Since key department leaders are involved in writing the strategy, it becomes easier for them to transmit the information to employees and collaborate with them on creating annual plans. These plans should not only be synchronized with each other but also contribute to achieving the desired results within five years.
Once the strategy is formulated, it is presented publicly within the company. Typically, the CEO takes on this task and provides updates on the current status every six months to show how close the company is getting to the desired outcome.
How to maximize your results
- Product and business strategies should be developed in sync with each other: both the business and the products should strike a balance between quality and economic efficiency. It is important to consider the goals of the owners, the needs of the customers, and the overall market trends.

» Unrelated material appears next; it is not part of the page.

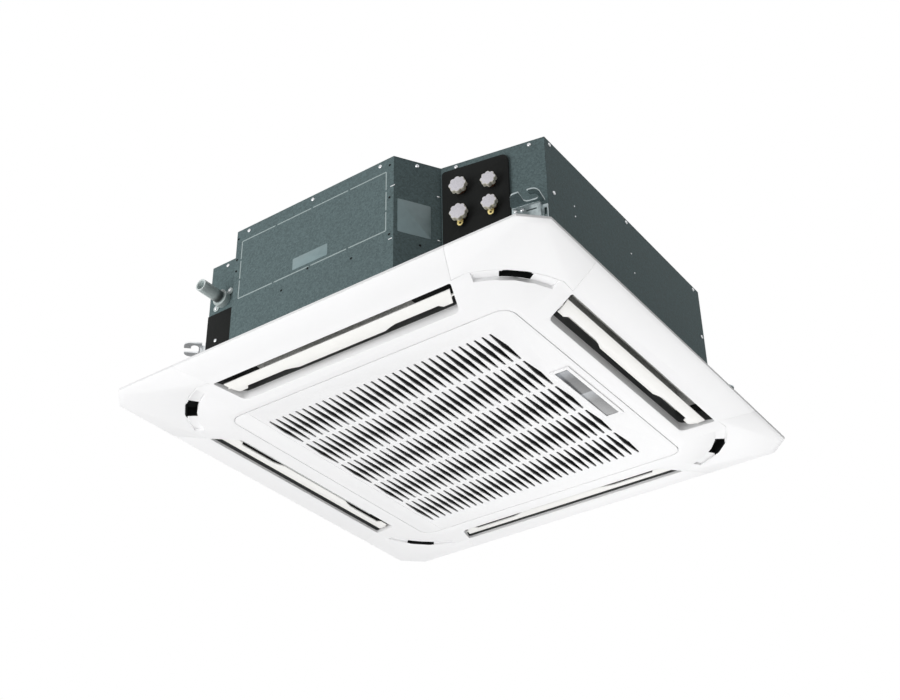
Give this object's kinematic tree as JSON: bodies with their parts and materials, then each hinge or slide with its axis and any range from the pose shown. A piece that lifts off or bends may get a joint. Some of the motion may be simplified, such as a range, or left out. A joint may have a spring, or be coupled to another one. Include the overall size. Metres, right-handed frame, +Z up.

- The company’s strategy should protect employees from making incorrect global decisions. Even if you later decide to deviate from the initial strategy, you will already have an understanding of which direction to move in and which mistakes to avoid.
- The strategy should be a simple document that is understandable to all employees. It is crucial to publicly highlight and discuss it within the company: any strategies created without the involvement of the people who will implement them have no value.
- When building strategies and annual plans, it is important to avoid the trap of “my team” versus “their team”. In complex products, all elements of the company impact the overall results and user experience, making synchronization a key component of all processes.
- There is no need to fear the daunting word “strategy”. Any strategy is better than no strategy at all.